Task
Identify the lines that contain the string "context" and copy all of them.

========================================

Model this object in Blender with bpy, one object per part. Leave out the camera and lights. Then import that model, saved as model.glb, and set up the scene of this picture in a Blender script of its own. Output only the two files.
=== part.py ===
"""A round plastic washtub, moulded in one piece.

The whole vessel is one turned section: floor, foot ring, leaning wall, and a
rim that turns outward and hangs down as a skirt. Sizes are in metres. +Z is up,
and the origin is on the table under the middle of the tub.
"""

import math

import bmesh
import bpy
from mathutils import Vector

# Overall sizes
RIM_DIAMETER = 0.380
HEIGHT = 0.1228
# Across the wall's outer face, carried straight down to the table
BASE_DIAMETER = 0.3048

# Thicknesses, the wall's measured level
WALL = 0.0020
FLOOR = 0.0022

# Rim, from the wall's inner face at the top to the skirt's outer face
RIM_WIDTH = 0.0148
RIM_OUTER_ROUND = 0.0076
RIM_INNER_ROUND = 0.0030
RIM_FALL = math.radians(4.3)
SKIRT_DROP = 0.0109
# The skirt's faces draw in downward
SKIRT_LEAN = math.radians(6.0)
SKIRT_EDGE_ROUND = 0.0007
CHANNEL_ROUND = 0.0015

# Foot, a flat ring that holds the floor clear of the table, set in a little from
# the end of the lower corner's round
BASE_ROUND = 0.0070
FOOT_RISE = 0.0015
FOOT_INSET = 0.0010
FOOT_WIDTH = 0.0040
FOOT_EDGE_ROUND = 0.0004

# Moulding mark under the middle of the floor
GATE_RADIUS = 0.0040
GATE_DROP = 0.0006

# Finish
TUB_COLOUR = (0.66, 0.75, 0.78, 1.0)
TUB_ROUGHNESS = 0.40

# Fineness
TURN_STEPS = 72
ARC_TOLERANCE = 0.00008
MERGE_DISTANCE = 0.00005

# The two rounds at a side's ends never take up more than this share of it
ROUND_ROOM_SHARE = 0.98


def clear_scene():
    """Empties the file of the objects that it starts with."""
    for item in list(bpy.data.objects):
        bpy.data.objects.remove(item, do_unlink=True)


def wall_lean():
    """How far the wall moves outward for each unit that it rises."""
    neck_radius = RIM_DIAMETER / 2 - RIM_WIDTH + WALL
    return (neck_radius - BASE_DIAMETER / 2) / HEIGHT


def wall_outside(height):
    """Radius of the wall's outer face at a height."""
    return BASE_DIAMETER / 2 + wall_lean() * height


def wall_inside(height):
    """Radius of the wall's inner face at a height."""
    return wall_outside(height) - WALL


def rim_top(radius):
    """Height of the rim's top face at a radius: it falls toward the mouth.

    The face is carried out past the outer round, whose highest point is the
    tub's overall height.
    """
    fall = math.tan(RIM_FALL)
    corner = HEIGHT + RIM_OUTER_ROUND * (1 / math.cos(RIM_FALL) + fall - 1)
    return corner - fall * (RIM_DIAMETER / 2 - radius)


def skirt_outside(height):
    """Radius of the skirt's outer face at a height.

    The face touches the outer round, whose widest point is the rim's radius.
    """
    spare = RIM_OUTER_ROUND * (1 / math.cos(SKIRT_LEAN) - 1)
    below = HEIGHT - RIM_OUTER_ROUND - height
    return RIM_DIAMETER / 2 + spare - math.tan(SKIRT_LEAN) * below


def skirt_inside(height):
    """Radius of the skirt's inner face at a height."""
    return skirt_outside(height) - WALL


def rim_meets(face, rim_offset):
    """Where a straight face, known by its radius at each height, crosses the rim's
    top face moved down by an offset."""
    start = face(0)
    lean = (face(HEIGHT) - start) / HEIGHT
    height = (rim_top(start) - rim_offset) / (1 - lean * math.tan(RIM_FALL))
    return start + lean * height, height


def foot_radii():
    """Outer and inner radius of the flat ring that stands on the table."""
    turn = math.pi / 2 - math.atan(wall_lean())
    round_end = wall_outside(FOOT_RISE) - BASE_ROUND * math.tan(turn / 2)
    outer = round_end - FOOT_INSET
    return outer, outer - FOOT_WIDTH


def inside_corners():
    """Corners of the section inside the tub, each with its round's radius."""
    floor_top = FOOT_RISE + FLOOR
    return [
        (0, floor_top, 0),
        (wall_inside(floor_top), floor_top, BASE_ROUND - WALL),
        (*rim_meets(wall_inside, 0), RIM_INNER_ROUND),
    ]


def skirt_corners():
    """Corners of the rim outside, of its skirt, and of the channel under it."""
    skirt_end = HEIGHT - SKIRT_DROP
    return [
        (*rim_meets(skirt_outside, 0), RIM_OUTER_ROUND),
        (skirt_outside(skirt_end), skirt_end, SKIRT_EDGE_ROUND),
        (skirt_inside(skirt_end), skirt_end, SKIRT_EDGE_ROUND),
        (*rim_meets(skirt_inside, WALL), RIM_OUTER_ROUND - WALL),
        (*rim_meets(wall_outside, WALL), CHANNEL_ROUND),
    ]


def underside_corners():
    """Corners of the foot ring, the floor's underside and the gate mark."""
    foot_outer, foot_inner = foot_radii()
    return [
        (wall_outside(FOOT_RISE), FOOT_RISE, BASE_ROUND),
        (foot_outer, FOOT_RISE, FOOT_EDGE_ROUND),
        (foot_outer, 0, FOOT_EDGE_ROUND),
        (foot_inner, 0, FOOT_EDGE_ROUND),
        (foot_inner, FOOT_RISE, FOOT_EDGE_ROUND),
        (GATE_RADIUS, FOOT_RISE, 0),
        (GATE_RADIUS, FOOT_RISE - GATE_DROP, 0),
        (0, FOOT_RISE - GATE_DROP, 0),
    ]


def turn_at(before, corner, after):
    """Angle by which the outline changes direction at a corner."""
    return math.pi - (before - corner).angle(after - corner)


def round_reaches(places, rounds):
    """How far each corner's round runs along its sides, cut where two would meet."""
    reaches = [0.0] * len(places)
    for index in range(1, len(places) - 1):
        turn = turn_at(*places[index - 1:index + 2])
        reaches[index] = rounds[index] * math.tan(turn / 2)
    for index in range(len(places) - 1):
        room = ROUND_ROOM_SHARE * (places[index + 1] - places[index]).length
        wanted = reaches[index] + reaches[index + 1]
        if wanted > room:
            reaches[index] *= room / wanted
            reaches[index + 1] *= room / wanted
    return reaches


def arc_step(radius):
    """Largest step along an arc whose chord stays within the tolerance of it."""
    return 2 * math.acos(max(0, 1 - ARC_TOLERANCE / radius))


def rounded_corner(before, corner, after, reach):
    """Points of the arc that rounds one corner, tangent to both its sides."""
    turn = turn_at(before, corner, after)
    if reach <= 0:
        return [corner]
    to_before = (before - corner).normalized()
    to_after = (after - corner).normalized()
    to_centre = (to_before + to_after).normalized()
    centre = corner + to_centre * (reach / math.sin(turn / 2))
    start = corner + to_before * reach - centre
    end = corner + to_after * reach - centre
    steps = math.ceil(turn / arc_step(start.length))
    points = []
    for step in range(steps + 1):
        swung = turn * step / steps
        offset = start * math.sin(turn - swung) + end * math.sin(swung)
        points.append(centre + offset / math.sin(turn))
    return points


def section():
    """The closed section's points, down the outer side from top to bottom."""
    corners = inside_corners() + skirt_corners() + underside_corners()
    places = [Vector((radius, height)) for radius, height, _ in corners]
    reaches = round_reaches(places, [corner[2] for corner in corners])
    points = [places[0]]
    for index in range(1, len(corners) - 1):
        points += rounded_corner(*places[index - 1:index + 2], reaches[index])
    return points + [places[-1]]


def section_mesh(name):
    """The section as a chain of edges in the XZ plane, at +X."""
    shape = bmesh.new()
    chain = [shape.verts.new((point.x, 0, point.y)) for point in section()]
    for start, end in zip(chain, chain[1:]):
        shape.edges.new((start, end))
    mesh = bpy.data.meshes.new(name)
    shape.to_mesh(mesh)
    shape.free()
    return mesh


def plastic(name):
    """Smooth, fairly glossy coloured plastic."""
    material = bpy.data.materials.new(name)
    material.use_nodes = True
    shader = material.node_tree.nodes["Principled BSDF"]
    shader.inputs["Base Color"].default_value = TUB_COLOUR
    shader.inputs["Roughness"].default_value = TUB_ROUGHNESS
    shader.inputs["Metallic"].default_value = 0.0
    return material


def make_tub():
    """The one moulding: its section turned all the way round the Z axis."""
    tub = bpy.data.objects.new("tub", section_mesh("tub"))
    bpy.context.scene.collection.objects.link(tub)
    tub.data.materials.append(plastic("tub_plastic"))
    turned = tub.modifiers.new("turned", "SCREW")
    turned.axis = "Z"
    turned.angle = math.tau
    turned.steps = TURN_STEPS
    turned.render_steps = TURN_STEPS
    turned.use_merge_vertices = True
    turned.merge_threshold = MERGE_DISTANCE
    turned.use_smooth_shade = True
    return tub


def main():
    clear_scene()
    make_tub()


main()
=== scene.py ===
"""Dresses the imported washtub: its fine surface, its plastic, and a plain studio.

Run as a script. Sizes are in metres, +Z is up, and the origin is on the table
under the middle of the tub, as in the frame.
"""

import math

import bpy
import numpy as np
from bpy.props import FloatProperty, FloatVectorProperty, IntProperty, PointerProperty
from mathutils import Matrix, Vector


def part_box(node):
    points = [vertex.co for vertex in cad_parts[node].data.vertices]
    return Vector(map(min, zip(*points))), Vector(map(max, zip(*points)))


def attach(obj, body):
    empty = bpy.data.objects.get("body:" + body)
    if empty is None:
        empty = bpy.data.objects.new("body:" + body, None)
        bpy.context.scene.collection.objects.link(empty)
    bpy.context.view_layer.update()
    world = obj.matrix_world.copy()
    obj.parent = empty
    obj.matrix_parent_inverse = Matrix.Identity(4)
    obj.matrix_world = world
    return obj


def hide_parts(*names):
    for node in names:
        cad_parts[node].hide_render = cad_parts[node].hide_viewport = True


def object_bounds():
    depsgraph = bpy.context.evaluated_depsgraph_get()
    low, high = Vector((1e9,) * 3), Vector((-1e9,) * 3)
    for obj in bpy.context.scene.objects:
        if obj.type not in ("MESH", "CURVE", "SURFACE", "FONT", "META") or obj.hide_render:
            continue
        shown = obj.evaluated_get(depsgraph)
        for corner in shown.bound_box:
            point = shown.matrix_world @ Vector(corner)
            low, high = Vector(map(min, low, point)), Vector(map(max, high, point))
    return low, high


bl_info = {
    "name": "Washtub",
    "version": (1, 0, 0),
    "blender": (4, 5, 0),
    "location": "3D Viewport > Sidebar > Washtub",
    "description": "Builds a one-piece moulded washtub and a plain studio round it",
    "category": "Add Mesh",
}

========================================

Result for this exercise
    bpy.context.scene.collection.objects.link(tub)
        bpy.context.scene.collection.objects.link(empty)
    bpy.context.view_layer.update()
    depsgraph = bpy.context.evaluated_depsgraph_get()
    for obj in bpy.context.scene.objects:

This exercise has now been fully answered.